The secretary of state, sounding like a legislator more than an envoy of the president, also said, “We will make the case that we need to put more teeth in the law.” She claims letting the “assault-weapon” ban expire was a “mistake” because “police in America were able to drive crime down” when the guns were banned.

But the facts don’t agree with her claim. “Those firearms classified by the legislation as ‘assault rifles’ are the least likely firearms to be used in crime,” wrote The Law Enforcement Alliance of America. Even the Clinton Justice Department concluded in a 1999 study that “the public safety benefits of the 1994 ban have not yet been demonstrated.” Also, the drug cartels in Mexico have access to fully automatic rifles, grenades, and other high-tech weaponry, hardly items that your local gun shop would have available.  

"Our insatiable demand for illegal drugs fuels the drug trade. Our inability to prevent weapons from being illegally smuggled across the border to arm these criminals causes the deaths of [Mexican] police officers, soldiers and civilians," Clinton told reporters upon her arrival in Mexico. "I feel very strongly we have a co-responsibility."

President Calderón, who Clinton said has “demonstrated great courage and dedication,” praised the "first steps in terms of co-responsibility between the two countries in the fight against organized crime." Calderon’s government will also be receiving even more money from American taxpayers, Clinton announced. Despite the widespread corruption among Mexican law-enforcement and military personnel, the government will be handed another $80 million to buy more helicopters for the war on drugs. These new funds are in addition to the substantial share of the $1.4 billion already allocated under the Merida Initiative. Of course, throwing more money at the problem also ignores the crucial fact that government agents and soldiers often work for the cartels.

In addition to targeting guns and handing more taxpayer money to the Mexican government, Clinton announced the creation of a new “Bilateral Implementation Office” where officials from both governments will supposedly fight the cartels together.

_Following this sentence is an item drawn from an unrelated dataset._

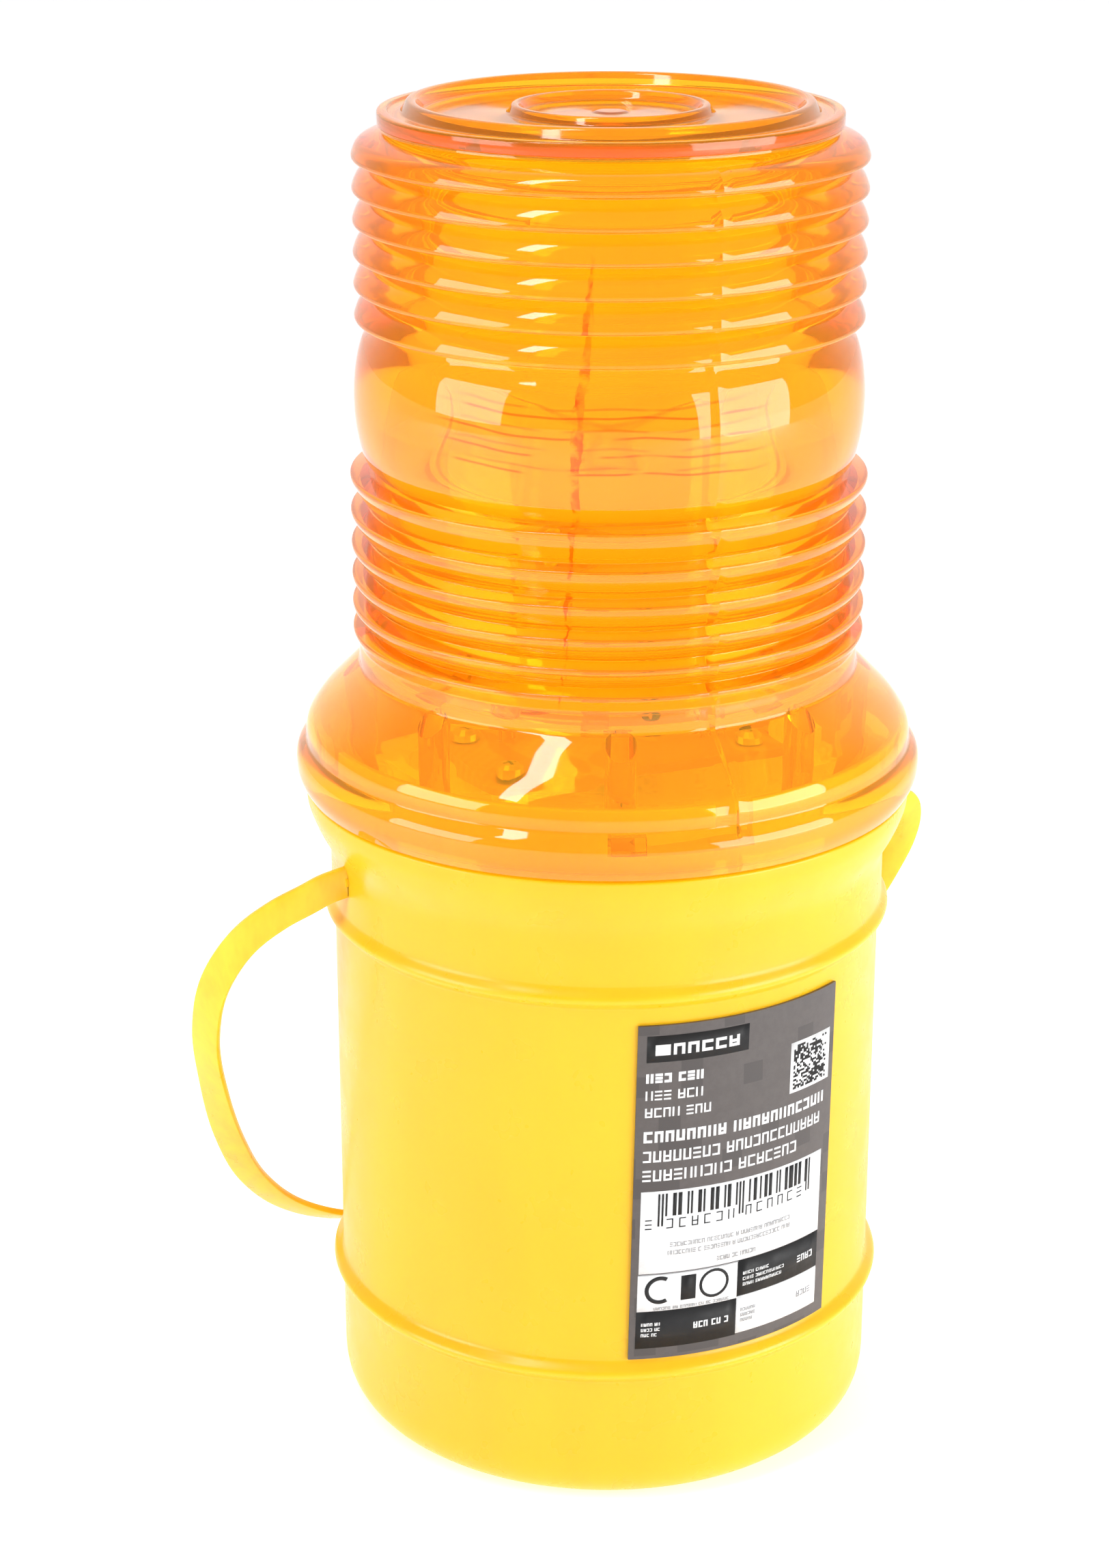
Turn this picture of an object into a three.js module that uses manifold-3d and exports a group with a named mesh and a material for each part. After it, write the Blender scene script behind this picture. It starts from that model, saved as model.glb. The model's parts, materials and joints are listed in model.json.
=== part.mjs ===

Clinton’s visit to Mexico comes before a trip by Homeland Security Secretary Janet Napolitano and the president himself, who will be travelling to Mexico in mid-April. Obama’s press secretary denied having any knowledge of plans to re-institute the assault weapons ban, but Obama has called for similar efforts in the past. Even Clinton admitted that re-instituting the ban would be tough, saying, "We’re going to talk to the Congress, I’m not going to sugarcoat it. It’s a very heavy lift." But with so many gun-grabbers in Congress and the violence currently spreading across the border, it may not be so far-fetched.  

None of the solutions being considered are constitutional or very likely to succeed at lowering crime. Waging a war on guns because of the consequences of the American-sponsored war on drugs oozes irony. But failures of past “solutions” offered by government have a tendency to elicit calls for more government solutions, which lead to more unintended consequences and ultimately more government intervention to solve the problems it created. The proper and constitutional answer to current problems would be to effectively guard the border and obey the Constitution, which means no more money for Mexico or any foreign nation. Waging a war on guns in America to bolster the failed war on drugs in Mexico is not only wrong, it’s illegal. Hopefully Americans will put pressure on their representatives to find constitutional solutions and real change.